Wace fell back into his chair with an aggravated sigh then let his head roll around, the bones in his neck giving off a loud, hollow ‘pop.’
“You okay?” Jen asked quietly, turning her body to face him.
He shook his head in the negative, then tossed his chin toward his father without any further elaboration.
“Sorry ‘bout that back there - with ‘im,” he clarified needlessly, gesturing over his shoulder with a jab of his thumb. He still hadn’t managed to look her in the face.
“‘S’fine,” she excused, the honesty in her voice sounding as true as she felt it.
“Are you okay?” she finally asked.
He shrugged, but the motion was awkward. His hands were stuffed deep into his pockets again. “Doesn’t matter,” he said carelessly, speaking up again before she could argue with his last statement. “Listen, uh...Jen - I don’t...I dunno if you should come back ‘ere anymore.”
He paused for a moment, letting his words sink in before continuing. “When ‘e...when ‘e’s on that medication ‘e...well, ‘e’s not really ‘imself - don’ know what ‘e’s doin’.”
The way her head fell, he knew that he’d hurt her, and God - that was the last thing he wanted to do, but he figured that her being upset now would be a small price to pay compared to what she’d be feeling if she made it a habit of stopping by the hospital.
“It’s not that...I mean, it’s not that I don’ want ya ‘ere, Jenny -”
“It’s fine, Wace,” she said quickly, cutting him off with a forced smile. “I understand - I do.”
He sighed, taking one of his hands out from his pocket and reaching for her. She took it, grasping it tightly as she pulled herself into his arms.
“Thank you,” he said quietly, letting his chin rest on top of her head. “I know I don’t...Jenny, I’m sorry I can’t...”
From the way that she squeezed him tighter, he knew it was okay that he couldn’t find the words he needed and he felt his heart swell forcefully against its constraints as it tried to swallow the acceptance she’d given him.
“It’s fine,” she repeated, leaning back from their embrace and casting a warm smile up at him. “I’m just gonna head on,” she added softly, finally pulling away from his body, though she trailed her fingers down his arms and took both of his hands in hers.
Stretching up on her toes so she could place a light kiss on his cheek, she whispered in his ear that she loved him.
“Love you too,” answered back, trying - and failing - to keep his reply from sounding mechanical. His body had been on autopilot for the past four days - everything was mechanical.
“Well,” she said quickly, sucking in a breath as she pulled her hands up to his chest and pressed her palms flat against him, “I uh...you can call me - any time, okay? I don’ even care if it’s at four in the mornin’, Wace.”
He nodded stiffly, hoping she’d take just that as an agreement and not press for anything more. He couldn’t give it at the moment.
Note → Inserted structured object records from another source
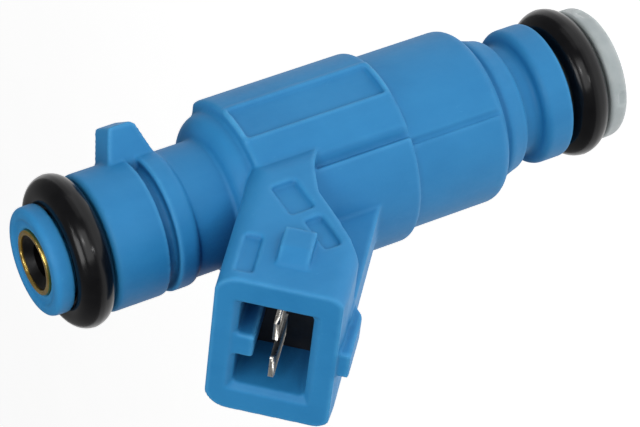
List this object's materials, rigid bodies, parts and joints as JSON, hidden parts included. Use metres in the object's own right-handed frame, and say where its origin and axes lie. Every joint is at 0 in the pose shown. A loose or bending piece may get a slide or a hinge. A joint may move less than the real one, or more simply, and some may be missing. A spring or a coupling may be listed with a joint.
{
  "type": "fuel injector",
  "caption": "Top-feed solenoid fuel injector: moulded body with an angled blade connector, a seal ring at each end, and a spring-closed ball valve inside.",
  "frame": {"origin": "centre of the nozzle end, on the injector axis", "axes": "+Z along the injector axis towards the fuel inlet, +X towards the side the connector stands on, +Y completes the right-handed set"},
  "size_m": [0.0313, 0.0194, 0.0599],
  "materials": {
    "body_plastic": "moulded, satin",
    "cap_nylon": "natural nylon, slightly translucent",
    "seal_rubber": "smooth, lightly oiled",
    "brass": "turned",
    "filter_plastic": "moulded",
    "filter_gauze": "fine woven gauze",
    "tube_steel": "drawn and turned",
    "spring_steel": "drawn wire",
    "bobbin_plastic": "moulded",
    "winding_copper": "enamelled copper wire",
    "magnet_steel": "pressed",
    "stainless": "turned stainless",
    "ground_steel": "ground and polished",
    "tinned_blade": "tin plated"
  },
  "bodies": {
    "injector": {"housing": "body_plastic", "support_ring": "body_plastic", "end_cap": "cap_nylon", "inlet_seal_ring": "seal_rubber", "nozzle_seal_ring": "seal_rubber", "filter_collar": "brass", "filter_cage": "filter_plastic", "filter_mesh": "filter_gauze", "inlet_tube": "tube_steel", "adjusting_sleeve": "stainless", "return_spring": "spring_steel", "coil_bobbin": "bobbin_plastic", "coil_winding": "winding_copper", "magnet_shell": "magnet_steel", "flux_washer": "magnet_steel", "spacer_ring": "stainless", "valve_body": "stainless", "valve_seat": "ground_steel", "guide_disc": "stainless", "orifice_plate": "stainless", "terminal_carrier": "bobbin_plastic", "terminal_left": "tinned_blade", "terminal_right": "tinned_blade"},
    "valve": {"armature": "magnet_steel", "needle_tube": "stainless", "valve_ball": "ground_steel"}
  },
  "joints": [
    {"name": "valve_lift", "type": "slide", "parent": "injector", "child": "valve", "axis": [0, 0, 1], "range_m": [0, 0.00008], "stiffness_N_per_m": 2000, "springref_m": -0.002, "deforming": ["return_spring"]}
  ]
}
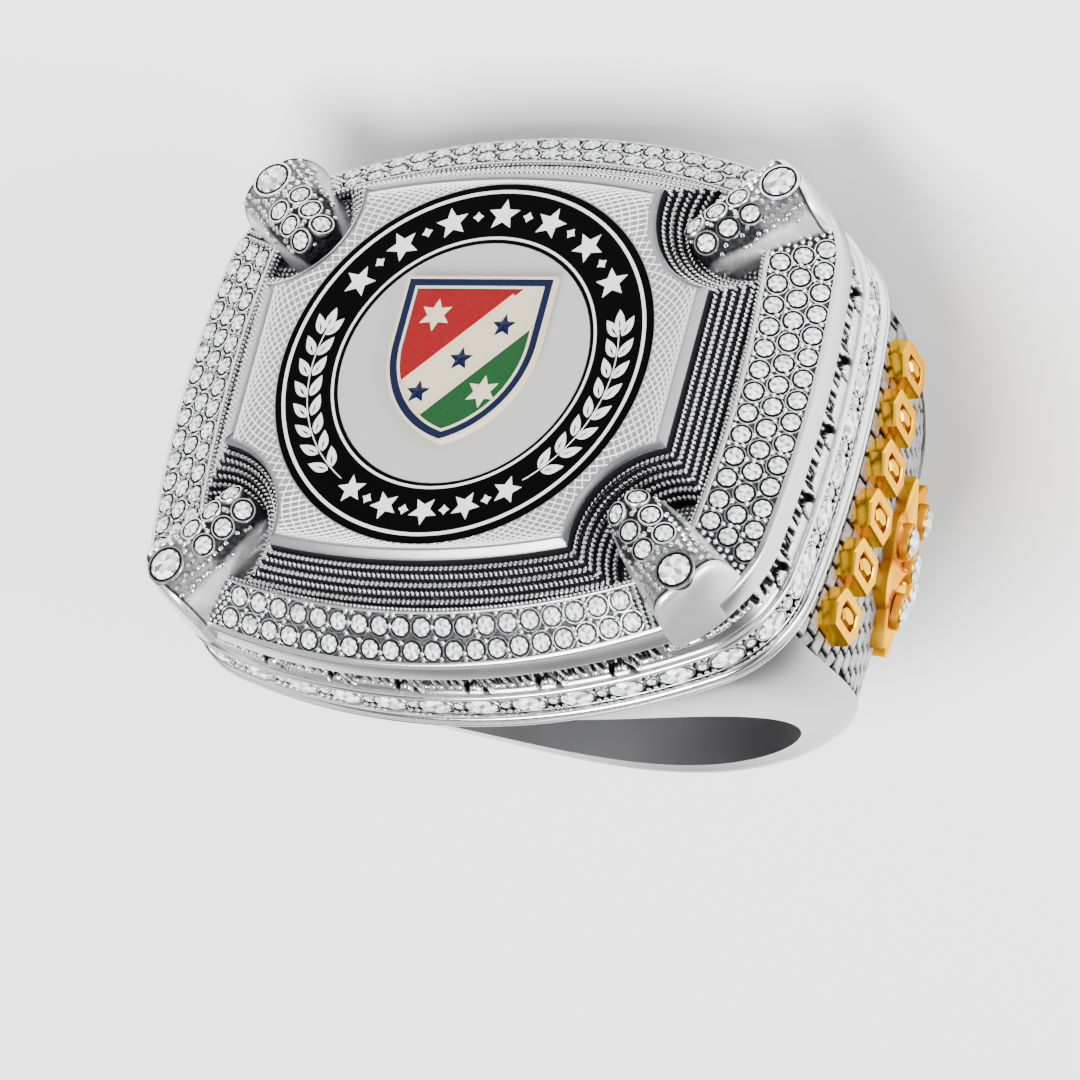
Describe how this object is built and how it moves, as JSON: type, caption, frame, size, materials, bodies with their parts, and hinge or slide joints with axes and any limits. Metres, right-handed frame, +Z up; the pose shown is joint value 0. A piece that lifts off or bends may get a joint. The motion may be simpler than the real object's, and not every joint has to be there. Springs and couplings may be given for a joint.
{
  "type": "class ring",
  "caption": "Heavy class ring with a wide cushion head, enamel face, a halo of small clear stones, corner claws and gold relief on its stepped sides, lying on its side.",
  "frame": {"origin": "middle of the ring's footprint, on the surface that it lies on", "axes": "+Z up from the surface, +X along the hand, across both side panels, -Y towards the ring's face. The finger hole's axis leans back from +Z towards +Y by 23.6 degrees"},
  "size_m": [0.0336, 0.0329, 0.0277],
  "materials": {
    "polished_silver": "polished, silver coloured cast alloy",
    "darkened_silver": "polished rails with blackened hollows",
    "engraved_silver": "finely engraved, with a bright rim",
    "panel_metal": "ribbed, blackened in the grooves",
    "gold": "polished gold plating, darkened in the hollows",
    "crystal": "cut and clear",
    "black_enamel": "glossy enamel",
    "white_enamel": "glossy enamel",
    "red_enamel": "glossy enamel",
    "green_enamel": "glossy enamel",
    "cream_enamel": "glossy enamel",
    "navy_enamel": "glossy enamel"
  },
  "bodies": {
    "root": {"shank": "polished_silver", "gallery": "darkened_silver", "stone_frame": "darkened_silver", "face_plate": "engraved_silver", "enamel_ring": "black_enamel", "centre_disc": "white_enamel", "crest_border": "navy_enamel", "crest_red": "red_enamel", "crest_green": "green_enamel", "crest_band": "cream_enamel", "side_panel_right": "panel_metal", "side_panel_left": "panel_metal", "gold_row_right": "gold", "gold_row_left": "gold", "gold_star_right": "gold", "gold_star_left": "gold", "star_stones_right": "crystal", "star_stones_left": "crystal", "frame_stones_sides": "crystal", "frame_stones_ends": "crystal", "channel_stones": "crystal", "claw_stones": "crystal", "claw_stone_1": "crystal", "claw_stone_2": "crystal", "claw_stone_3": "crystal", "claw_stone_4": "crystal"}
  },
  "joints": []
}
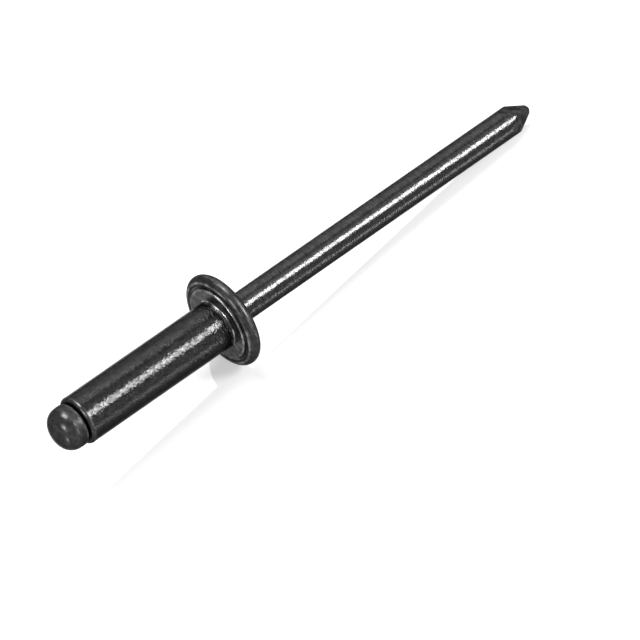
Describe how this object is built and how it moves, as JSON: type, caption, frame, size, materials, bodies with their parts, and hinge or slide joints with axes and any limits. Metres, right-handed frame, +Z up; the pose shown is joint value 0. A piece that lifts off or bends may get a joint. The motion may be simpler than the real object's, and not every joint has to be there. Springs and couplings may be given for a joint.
{
  "type": "blind rivet",
  "caption": "Black steel open-end blind rivet with a domed flange, pre-assembled on its headed and pointed pull mandrel, lying as dropped.",
  "frame": {"origin": "middle of the bounding box, on the ground plane that the flange's rim and the mandrel's point rest on", "axes": "+Z up; +X along the rivet from the mandrel's head to its point, seen from above; the rivet's own axis dips 5.4 degrees below +X; +Y across the rivet, to the left of +X"},
  "size_m": [0.0386, 0.0062, 0.0063],
  "materials": {
    "body_coating": "semi-gloss black with a fine hammered ripple",
    "mandrel_coating": "satin black, with a fine hammered ripple on the shank and a smooth head"
  },
  "bodies": {
    "root": {"rivet_body": "body_coating", "mandrel": "mandrel_coating"}
  },
  "joints": []
}
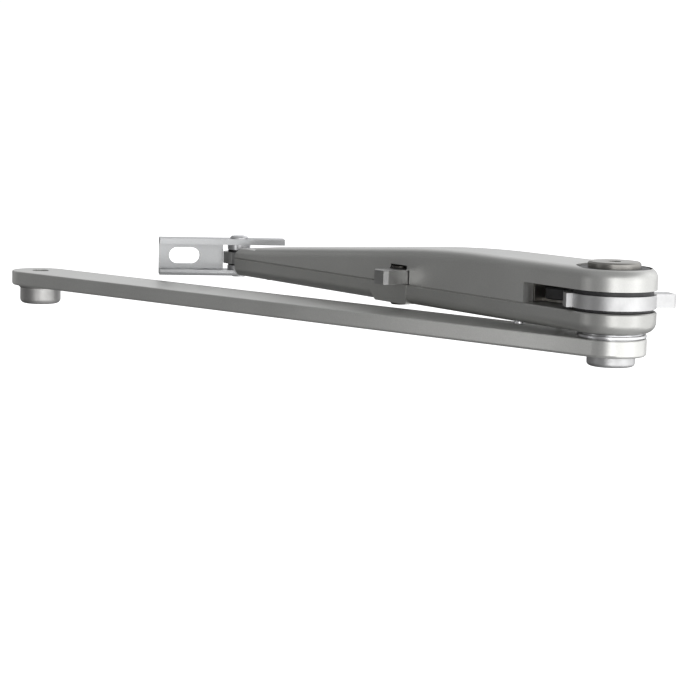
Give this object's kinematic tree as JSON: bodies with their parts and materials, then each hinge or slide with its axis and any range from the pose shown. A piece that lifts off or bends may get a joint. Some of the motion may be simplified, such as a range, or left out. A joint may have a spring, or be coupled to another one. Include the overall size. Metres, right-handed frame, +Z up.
{
  "type": "door closer arm",
  "caption": "Folding two-link arm of a surface door closer: flat main arm, cast forearm with a sprung stop and hold-open lever at the elbow, and a pivoting frame shoe.",
  "frame": {"origin": "on the closer spindle's axis, level with the main arm's top face", "axes": "+X along the main arm from the spindle to the elbow, +Z up along the spindle, +Y towards the side that the forearm is folded to"},
  "size_m": [0.3722, 0.0922, 0.0465],
  "materials": {
    "arm_paint": "satin silver paint",
    "casting_paint": "satin silver paint on a die casting",
    "plated_steel": "zinc plated, turned",
    "ground_steel": "ground steel",
    "spring_steel": "dark spring wire",
    "black_nylon": "moulded nylon",
    "bronze": "sintered bronze bush",
    "shoe_steel": "satin silver paint on pressed steel"
  },
  "bodies": {
    "main_arm": {"main_arm": "arm_paint", "spindle_hub": "plated_steel", "elbow_stud": "plated_steel", "arm_spacer": "plated_steel", "lower_thrust_washer": "black_nylon", "stop_cam": "plated_steel", "cam_key": "ground_steel", "upper_thrust_washer": "black_nylon", "retaining_washer": "plated_steel", "stud_screw": "ground_steel"},
    "forearm": {"forearm_casing": "casting_paint", "forearm_plate": "casting_paint", "upper_elbow_bush": "bronze", "lower_elbow_bush": "bronze", "plate_screws": "plated_steel", "spring_seat": "ground_steel", "buffer_spring": "spring_steel", "pivot_eye": "ground_steel", "lower_eye_bush": "black_nylon", "upper_eye_bush": "black_nylon", "lever_pin": "ground_steel", "lever_clip": "spring_steel"},
    "plunger": {"plunger": "ground_steel", "roller_pin": "ground_steel"},
    "roller": {"roller": "black_nylon"},
    "hold_open_lever": {"hold_open_lever": "arm_paint"},
    "shoe": {"shoe_bracket": "shoe_steel", "pivot_screw": "plated_steel", "pivot_nut": "plated_steel", "upper_shoe_washer": "plated_steel", "lower_shoe_washer": "plated_steel"}
  },
  "joints": [
    {"name": "elbow_hinge", "type": "hinge", "parent": "main_arm", "child": "forearm", "pos_m": [0.34, 0, 0.015], "axis": [0, 0, 1], "range_deg": [-84, 10]},
    {"name": "shoe_hinge", "type": "hinge", "parent": "forearm", "child": "shoe", "pos_m": [0.08372, 0.05447, 0.0102], "axis": [0, 0, 1], "range_deg": [-40, 50]},
    {"name": "plunger_slide", "type": "slide", "parent": "forearm", "child": "plunger", "axis": [-0.9781, 0.2079, 0], "range_m": [0, 0.004], "stiffness_N_per_m": 20000, "springref_m": -0.006, "deforming": ["buffer_spring"]},
    {"name": "roller_spin", "type": "hinge", "parent": "plunger", "child": "roller", "pos_m": [0.31251, 0.00584, 0.0152], "axis": [0, 0, 1], "continuous": true},
    {"name": "lever_hinge", "type": "hinge", "parent": "forearm", "child": "hold_open_lever", "pos_m": [0.21842, 0.0148, 0.015], "axis": [0, 0, 1], "range_deg": [-16, 0]}
  ]
}
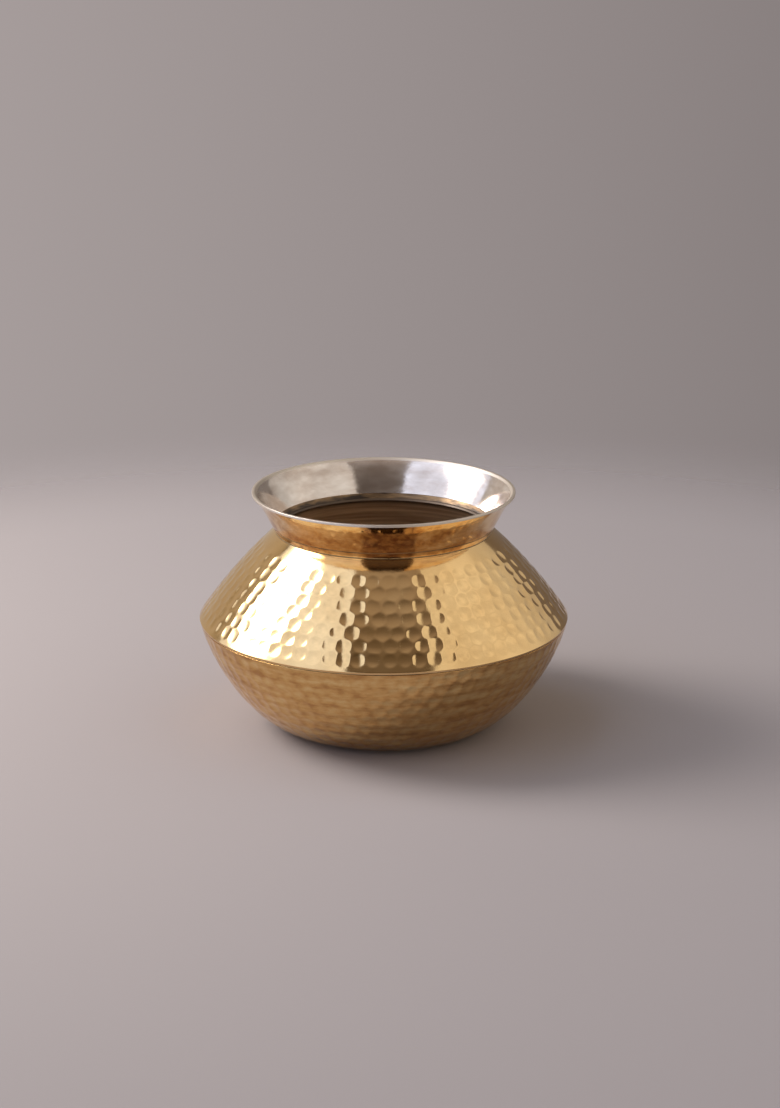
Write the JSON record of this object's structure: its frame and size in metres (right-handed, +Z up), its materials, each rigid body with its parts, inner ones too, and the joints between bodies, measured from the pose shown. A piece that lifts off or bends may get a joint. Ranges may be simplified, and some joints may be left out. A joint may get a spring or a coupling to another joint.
{
  "type": "handi pot",
  "caption": "Handi, a wide hammered brass cooking pot: dished bowl and domed shoulder lapped at a sharp belly edge, with a flared collar tinned inside.",
  "frame": {"origin": "middle of the flat base, on the surface that the pot stands on", "axes": "+Z up along the pot's axis of revolution, through the mouth; X and Y level and equal"},
  "size_m": [0.22, 0.22, 0.1426],
  "materials": {
    "hammered_brass": "polished outside over rows of round hammer marks, browned inside with fine turning rings",
    "polished_brass": "smooth, polished, with faint streaks round the collar",
    "braze": "dull pale braze, filed smooth",
    "tin": "wiped tin coat, satin, with soft streaks and wipe marks"
  },
  "bodies": {
    "root": {"bowl": "hammered_brass", "shoulder": "hammered_brass", "collar": "polished_brass", "belly_braze": "braze", "neck_braze": "braze", "tin_lining": "tin"}
  },
  "joints": []
}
“And you can...if you ever get tired and just need ta rest, I want ya t’come over, all right?” she added, lifting her hands to the side of his face and holding him there for a short time. “I love you,” she said again, rising up once more to kiss him, this time on the lips.
“Bye, Jen,” he breathed quietly, his eyelids falling slightly from the warmth of her kiss.
She gave him one last smile and stepped back from him, holding onto his hand until they fell away from one another completely. “Bye, baby,” she said quickly and turned to leave before she had to kiss him again.
He stood there, under the awning of the main entrance and watched her car as she left. He saw her wave good-bye to him through the driver’s window and he dug up the strength from somewhere within his reserves to lift his hand as well.
His eyes followed her until the car disappeared around the corner, and even then, he watched the spot where he’d last seen her.
His mind trailed off, wandering around some solitary place that only it could go and he had to literally snap himself out of the daze.
With a sigh, he turned, hesitating for just the slightest of moments before he went back into the hospital. His eyes caught the clock at the reception desk as he walked by and he shook his head.
It was going to be another long night.